Acess and Power (was After Rhizome)

Not sure this post is wise as my debut on this list, but what the heck.
"DIVE!" I always say. So here I go…

I was determined not to add to the "after Rhizome" thread. I was thankful
to Vladimir for the original post since I was unaware of the membership
agreement terms. I was thankful to Curt for throwing some humor into the
situation. I was thankful for the passion that was on the list (no matter
how self-referential). But I didn't think I had anything to add.

But I have been thinking about it, and I decided to throw in my two cents.

It seems the discomfort people have with the direction of Rhizome has to do
with issues of power and access. I also sense some nostalgia, some
revisionist history of the "good old days" of both the internet and Rhizome
going on… (of course what wasn't spectacular about 1997/98/99 compared to
the doldrums and anxiety of 2003?)

Rhizome is/was (depending on your viewpoint) a powerful platform. It
has/had many influential, intelligent, insightful people discussing,
contributing, debating, shaping the direction of net art.

So much of life (and the net art/art world is no exception) is about access
to power. And by "power" I mean resources and platforms and people to
enable you to get your ideas/art across to a wider audience. Artists have
traditionally needed galleries, selective venues, dealers, publishers,
intermediaries of all kinds in order to advance their artwork to the wider
public. When unable to get access to these resources, artists have
traditionally sought out alternative ways of finding platforms/audiences
(which often seem to get co-opted by the established institutions at some
point but I won't get into that here.)

For many of us, the internet seemed to change that balance, seemed to be
that alternative venue that also had the advantage of a wide audience. We
suddenly had access to some power - the power of the platform of the
internet. It was "our" alternative venue. We could set up sites, share our
work, our ideas, our vision with anyone - we only had to gain some technical
expertise, and pay for some web space. We could post to email lists with
abandon. There were no gatekeepers, we didn't have to schmooze some gallery
owner to get a show, you didn't have to convince some art school to let you
in, you didn't have to have an MFA, you didn't have to know the "right"
people,etc. We had power because we had access to a platform from which we
could share our ideas and work. Power to the people and all that.

Rhizome was part of that (as well as nettime, and other mailing lists and
forums now defunct).

And now some people feel that the access to the Rhizome platform (and the
influence/audience that platform implies) is restricted. And they are
right. Access is restricted. You have to pay $5. You can post to the
list, but your post may never make it past the Rhizome RAW to the Rhizome
RARE list. No one may ever read what you have to say.

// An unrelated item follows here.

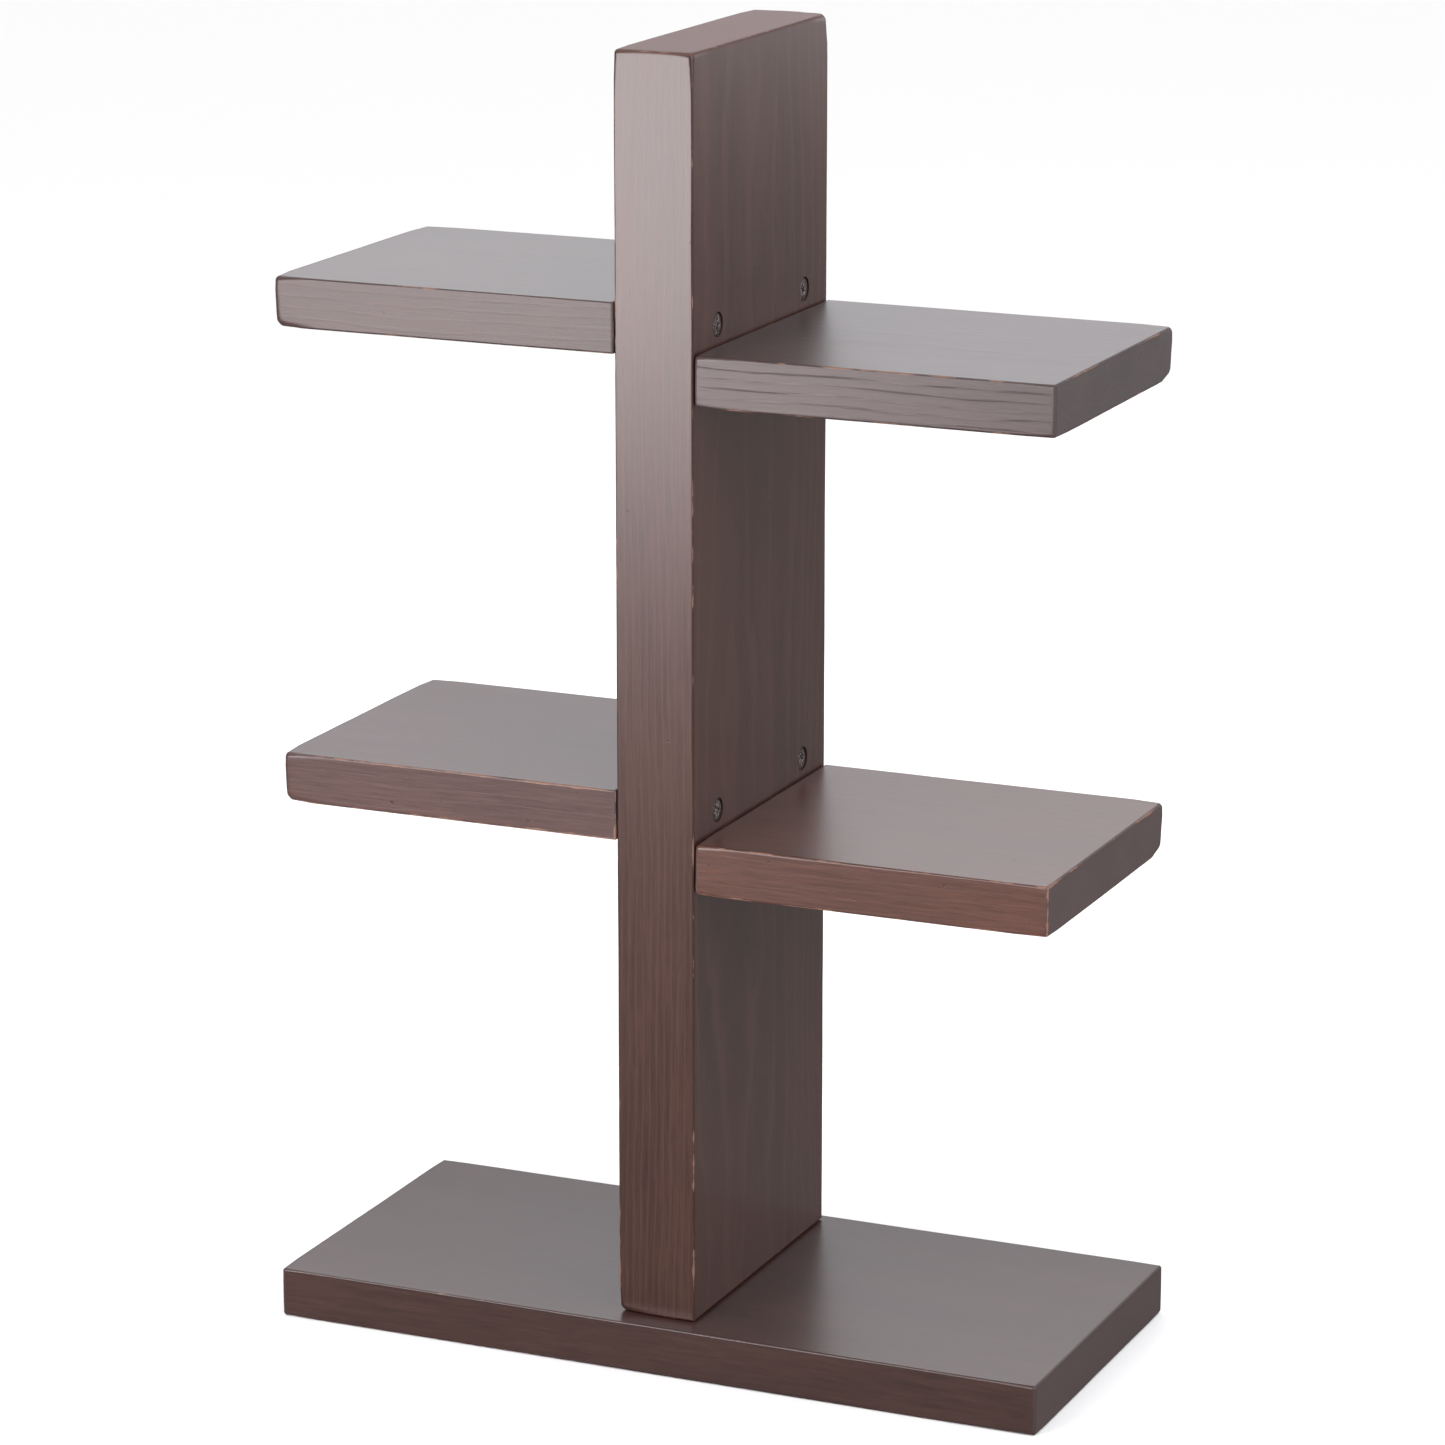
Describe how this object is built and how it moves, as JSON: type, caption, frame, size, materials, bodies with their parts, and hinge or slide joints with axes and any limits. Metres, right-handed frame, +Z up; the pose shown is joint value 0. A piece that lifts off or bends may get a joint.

But I would like to point out that access has always been restricted.
Access to the power has always been controlled. None of this was ever as
perfect and freewheeling as we all have nostalgically reconstructed in our
memories. Other than that $5 barrier, is anything on Rhizome really
different now? Were any of you ever happy with how Mark Tribe et al
responded to "community" concerns in the past? How many times did your
ideas get on RARE? What about those plaintive newbies whose posts never
made it past the moderators?

And what about this "open" forum, the internet that is open to everyone
everywhere? Is it really? Isn't is also a restricted, self-selecting
audience? What about the person with no tech skills and no money? Do they
have access to the platform?

All the more reason to create something that actually *does* create a
platform we can *all* access, and share, and use to get our ideas out there.

It's time for us to stop mourning the loss of some golden age of Rhizome and
the net, and create some new realities. Create new power-sharing
structures, create new communities, create new ways of relating and sharing,
create new platforms and venues and networks for us to share our work and
ideas.

It's STILL power to the people, but only if we do something about creating
our own power and our own platforms, and stop depending on others to do it
for us.

<end of rah rah>

Respectfully,

– D. Jean Hester
www.divestudio.org
Interviewer: "Must an artist be a programmer to make truly original online
art?"
John Simon: "Truly original? You Modernist! Whether you make art or not,
understanding programming is an amazing understanding."
from "Code as Creative Writing: An Interview with John Simon"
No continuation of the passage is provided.